SOFRADA NEZAKET KURALLARI

SOFRADA NEZAKET KURALLARI

Sofrada nezaket göstermek, birlikte yemek yediğimiz insanlara olan saygımızın bir yansımasıdır, değil mi? Gündelik yaşamın hızlı temposunda bazen unutsak da, masada oturduğumuzda küçük nezaket kuralları büyük bir fark yaratabilir. İşte bu güzel alışkanlıklar, yemeklerimizi daha da özel kılar.
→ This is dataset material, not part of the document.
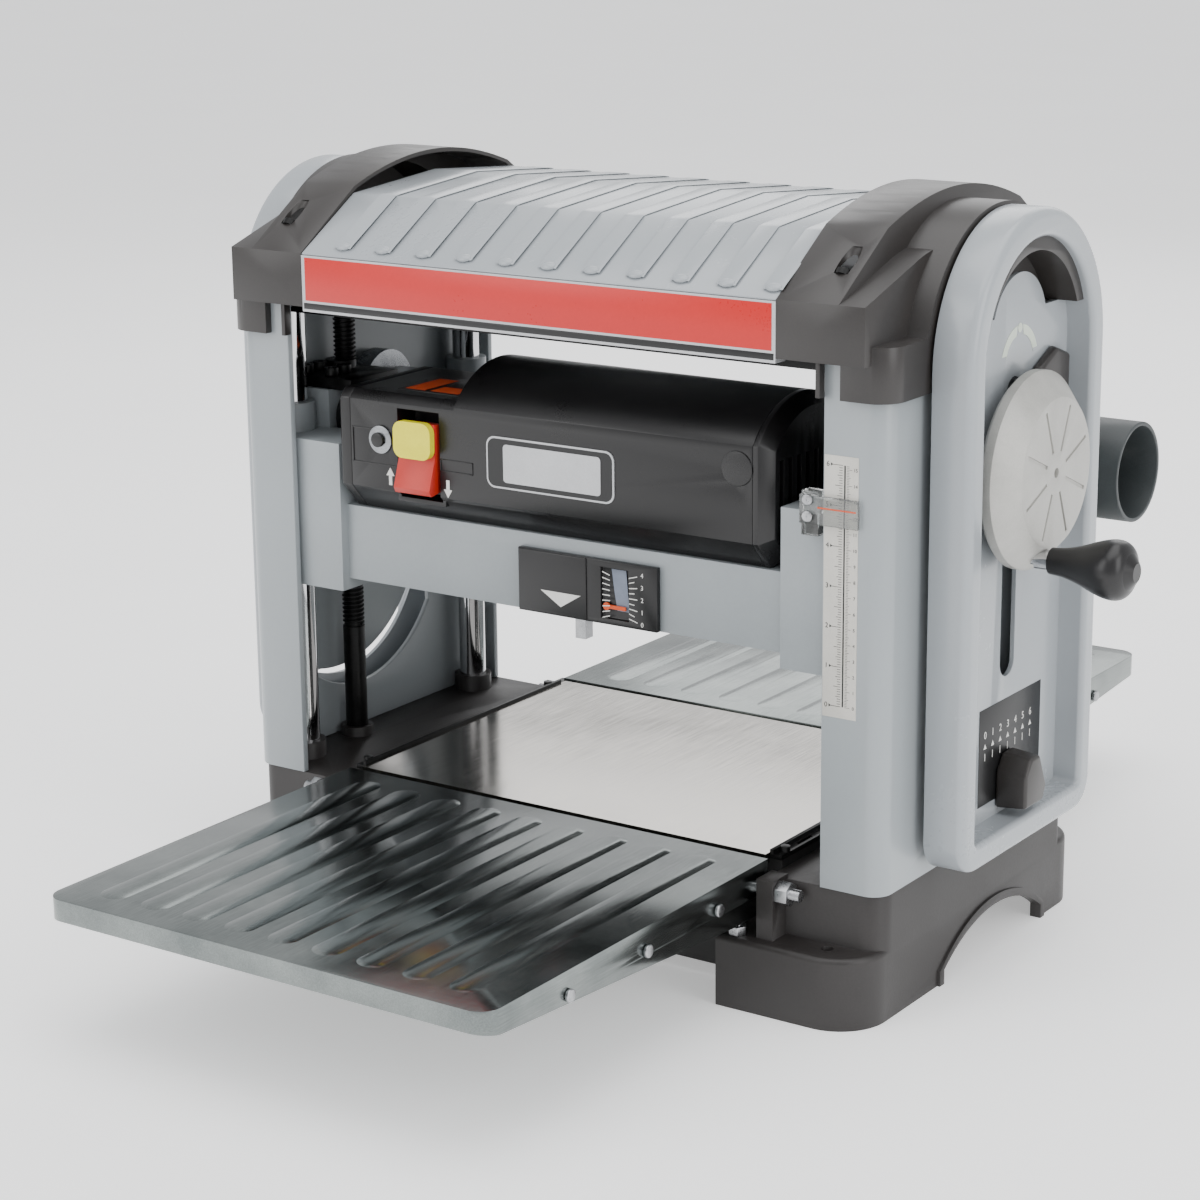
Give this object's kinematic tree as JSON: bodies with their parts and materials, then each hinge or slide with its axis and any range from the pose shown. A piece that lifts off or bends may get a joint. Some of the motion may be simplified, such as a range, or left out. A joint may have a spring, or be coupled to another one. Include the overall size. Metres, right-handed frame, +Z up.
{
  "type": "thickness planer",
  "caption": "Bench thickness planer: a carriage with motor, cutterhead and feed rollers rises on four columns over a fixed bed with folding wings, moved by a side handwheel.",
  "frame": {"origin": "on the bench plane, at the centre of the four bench holes", "axes": "+X towards the handwheel, +Y the way a board is fed, +Z up"},
  "size_m": [0.654, 0.862, 0.513],
  "materials": {
    "cast_charcoal": "fine textured charcoal paint on castings",
    "plastic_charcoal": "charcoal moulded plastic with a fine grain",
    "paint_grey": "smooth light blue-grey paint",
    "alloy_grey": "light blue-grey paint over die-cast aluminium",
    "plastic_grey": "light blue-grey moulded plastic",
    "plastic_black": "black glass-filled plastic, satin",
    "stainless": "ground and polished stainless sheet",
    "zinc_sheet": "polished steel sheet with embossed ribs",
    "cast_table": "rough sand-cast, dark",
    "black_steel": "black oxide steel",
    "hard_chrome": "ground hard chrome",
    "zinc_hardware": "zinc plated",
    "silver_cast": "silver paint over an iron casting",
    "bare_alloy": "machined alloy",
    "tool_steel": "ground tool steel",
    "copper_core": "laminated core with windings",
    "rubber_black": "moulded rubber",
    "roller_rubber": "ground rubber cover on a steel core",
    "brass_nut": "turned bronze",
    "banner_red": "red printed plate with a light border",
    "paddle_red": "red moulded plastic",
    "key_yellow": "yellow moulded plastic",
    "clear_arm": "clear acrylic",
    "port_grey": "dark grey moulded plastic",
    "pointer_orange": "orange moulded plastic"
  },
  "bodies": {
    "frame": {"base_left": "cast_charcoal", "base_right": "cast_charcoal", "bed_casting": "cast_table", "bed_plate": "stainless", "bed_side_rails": "black_steel", "guide_columns": "hard_chrome", "lead_screws": "black_steel", "side_frame_left": "paint_grey", "side_frame_right": "paint_grey", "outer_panel_left": "plastic_grey", "outer_panel_right": "plastic_grey", "corner_cover_left": "plastic_charcoal", "corner_cover_right": "plastic_charcoal", "cover_screws": "black_steel", "top_tie": "black_steel", "top_cover": "plastic_grey", "banner_plates": "banner_red", "wing_bolts": "zinc_hardware"},
    "carriage": {"carriage_casting": "alloy_grey", "nut_flanges": "black_steel", "carriage_screws": "black_steel", "motor_housing": "plastic_black", "motor_end_cap": "plastic_black", "motor_grille": "plastic_black", "motor_stator": "copper_core", "brush_caps": "plastic_black", "cord_gland": "rubber_black", "gauge_box": "plastic_black", "scale_pointer": "clear_arm", "chip_hood": "port_grey", "dust_port": "port_grey", "drive_cover": "plastic_black", "drive_belt": "rubber_black", "feed_gearbox": "bare_alloy", "feed_chain": "tool_steel", "cutterhead_bearings": "zinc_hardware", "roller_springs": "zinc_hardware"},
    "cutterhead": {"cutterhead": "tool_steel", "cutter_inserts": "tool_steel"},
    "armature": {"armature": "copper_core", "motor_fan": "plastic_black"},
    "infeed_blocks": {"infeed_blocks": "bare_alloy"},
    "infeed_roller": {"infeed_roller": "roller_rubber"},
    "outfeed_blocks": {"outfeed_blocks": "bare_alloy"},
    "outfeed_roller": {"outfeed_roller": "roller_rubber"},
    "lift_drive": {"lift_shaft": "tool_steel", "handwheel": "silver_cast", "handwheel_stud": "hard_chrome"},
    "crank_knob": {"handwheel_knob": "plastic_black"},
    "lead_nut_left": {"lead_nut_left": "brass_nut"},
    "lead_nut_right": {"lead_nut_right": "brass_nut"},
    "paddle": {"switch_paddle": "paddle_red"},
    "key": {"safety_key": "key_yellow"},
    "reset": {"reset_button": "plastic_black"},
    "infeed_wing": {"infeed_wing": "zinc_sheet"},
    "outfeed_wing": {"outfeed_wing": "zinc_sheet"},
    "depth_stop": {"depth_stop_knob": "plastic_black"},
    "lock_lever": {"lock_lever": "plastic_black"},
    "gauge_foot": {"gauge_foot": "zinc_hardware"},
    "gauge_pointer": {"gauge_pointer": "pointer_orange"}
  },
  "joints": [
    {"name": "handwheel_turn", "type": "hinge", "parent": "carriage", "child": "lift_drive", "pos_m": [0.29, 0, 0.3375], "axis": [1, 0, 0], "range_deg": [-27060, 6570]},
    {"name": "carriage_lift", "type": "slide", "parent": "frame", "child": "carriage", "axis": [0, 0, 1], "range_m": [-0.1196, 0.0292]},
    {"name": "lead_nut_left_turn", "type": "hinge", "parent": "carriage", "child": "lead_nut_left", "pos_m": [-0.238, -0.04, 0.3375], "axis": [0, 0, 1], "continuous": true},
    {"name": "lead_nut_right_turn", "type": "hinge", "parent": "carriage", "child": "lead_nut_right", "pos_m": [0.238, -0.04, 0.3375], "axis": [0, 0, 1], "continuous": true},
    {"name": "crank_knob_spin", "type": "hinge", "parent": "lift_drive", "child": "crank_knob", "pos_m": [0.33, -0.01144, 0.2837], "axis": [1, 0, 0], "continuous": true},
    {"name": "cutterhead_spin", "type": "hinge", "parent": "carriage", "child": "cutterhead", "pos_m": [0, 0, 0.245], "axis": [1, 0, 0], "continuous": true},
    {"name": "armature_spin", "type": "hinge", "parent": "carriage", "child": "armature", "pos_m": [0, -0.062, 0.331], "axis": [1, 0, 0], "continuous": true},
    {"name": "infeed_float", "type": "slide", "parent": "carriage", "child": "infeed_blocks", "axis": [0, 0, 1], "range_m": [0, 0.002], "stiffness_N_per_m": 12000, "springref_m": -0.003, "deforming": ["roller_springs"]},
    {"name": "infeed_roller_spin", "type": "hinge", "parent": "infeed_blocks", "child": "infeed_roller", "pos_m": [0, -0.072, 0.233], "axis": [1, 0, 0], "continuous": true},
    {"name": "outfeed_float", "type": "slide", "parent": "carriage", "child": "outfeed_blocks", "axis": [0, 0, 1], "range_m": [0, 0.002], "stiffness_N_per_m": 12000, "springref_m": -0.003, "deforming": ["feed_chain"]},
    {"name": "outfeed_roller_spin", "type": "hinge", "parent": "outfeed_blocks", "child": "outfeed_roller", "pos_m": [0, 0.072, 0.233], "axis": [1, 0, 0], "continuous": true},
    {"name": "paddle_tilt", "type": "hinge", "parent": "carriage", "child": "paddle", "pos_m": [-0.102, -0.12, 0.326], "axis": [1, 0, 0], "range_deg": [-10, 0]},
    {"name": "key_pull", "type": "slide", "parent": "paddle", "child": "key", "axis": [0, -1, 0], "range_m": [0, 0.02]},
    {"name": "reset_push", "type": "slide", "parent": "carriage", "child": "reset", "axis": [0, 1, 0], "range_m": [0, 0.003], "stiffness_N_per_m": 400, "springref_m": -0.002},
    {"name": "infeed_wing_fold", "type": "hinge", "parent": "frame", "child": "infeed_wing", "pos_m": [0, -0.141, 0.079], "axis": [1, 0, 0], "range_deg": [-75, 0]},
    {"name": "outfeed_wing_fold", "type": "hinge", "parent": "frame", "child": "outfeed_wing", "pos_m": [0, 0.141, 0.079], "axis": [1, 0, 0], "range_deg": [0, 60]},
    {"name": "depth_stop_slide", "type": "slide", "parent": "frame", "child": "depth_stop", "axis": [0, 1, 0], "range_m": [-0.018, 0.018]},
    {"name": "lock_lever_turn", "type": "hinge", "parent": "frame", "child": "lock_lever", "pos_m": [0.271, 0.044, 0.391], "axis": [1, 0, 0], "range_deg": [-35, 0]},
    {"name": "gauge_foot_lift", "type": "slide", "parent": "carriage", "child": "gauge_foot", "axis": [0, 0, 1], "range_m": [0, 0.0026], "stiffness_N_per_m": 150, "springref_m": -0.002},
    {"name": "gauge_pointer_turn", "type": "hinge", "parent": "carriage", "child": "gauge_pointer", "pos_m": [0.042, -0.12, 0.241], "axis": [0, -1, 0], "range_deg": [-1, 40]}
  ],
  "couplings": [
    {"joint": "carriage_lift", "follows": "handwheel_turn", "m_per_rad": 0.00025266},
    {"joint": "lead_nut_left_turn", "follows": "handwheel_turn", "ratio": 0.5},
    {"joint": "lead_nut_right_turn", "follows": "handwheel_turn", "ratio": 0.5},
    {"joint": "armature_spin", "follows": "cutterhead_spin", "ratio": 1.6667},
    {"joint": "infeed_roller_spin", "follows": "cutterhead_spin", "ratio": -0.01},
    {"joint": "outfeed_roller_spin", "follows": "cutterhead_spin", "ratio": -0.01},
    {"joint": "gauge_pointer_turn", "follows": "gauge_foot_lift", "rad_per_m": 240}
  ]
}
Öncelikle, bir yemeğe zamanında varmak, bu küçük jestlerin en başında gelir. Ne çok erken, ne de geç; tam zamanında. Biliyorum, bazen trafik ya da son dakika sürprizleri engel olabilir, ama eğer gecikeceksek, bir telefonla ev sahibini bilgilendirmek en nazik davranış olur.

Masa düzenine ve oturma planına gelince, genellikle ev sahibi bu konuda rehberlik eder. Onun gösterdiği yere oturmak, ev sahibine olan saygımızı gösterir. Ve tabii ki, peçetemizi kucağımıza yerleştirmeyi unutmamalıyız. Yemeğin başında bu küçük hareket, nezaketin ilk adımıdır.

Çatal ve bıçak kullanımı ise, masada zarif görünmemizin anahtarlarından. Dıştan içe doğru ilerlemek ve yemeğimizi bitirdiğimizde çatalımızı ve bıçağımızı tabağın üzerine düzgünce yerleştirmek, sofranin belli basli adaplarindandir.

Konuşurken kibar ve saygılı olmak da çok önemli. Ağzımız doluyken konuşmamak, tartışmalı konulardan kaçınmak ve dinlemeyi bilmek, yemek masasında hoş bir atmosfer yaratır. Ve tabii ki, yemek bittikten sonra, ev sahibine teşekkür etmek, günümüzde bile unutulmamalıdır.

Bu küçük nezaket kuralları, yemeklerimizi sadece bir beslenme rutininden çıkarıp, dostlarımız ve ailemizle geçirdiğimiz değerli anlara dönüştürür. Unutmayalım ki, sofrada gösterdiğimiz nezaket, hayatımızın diğer alanlarında da bize eşlik eder.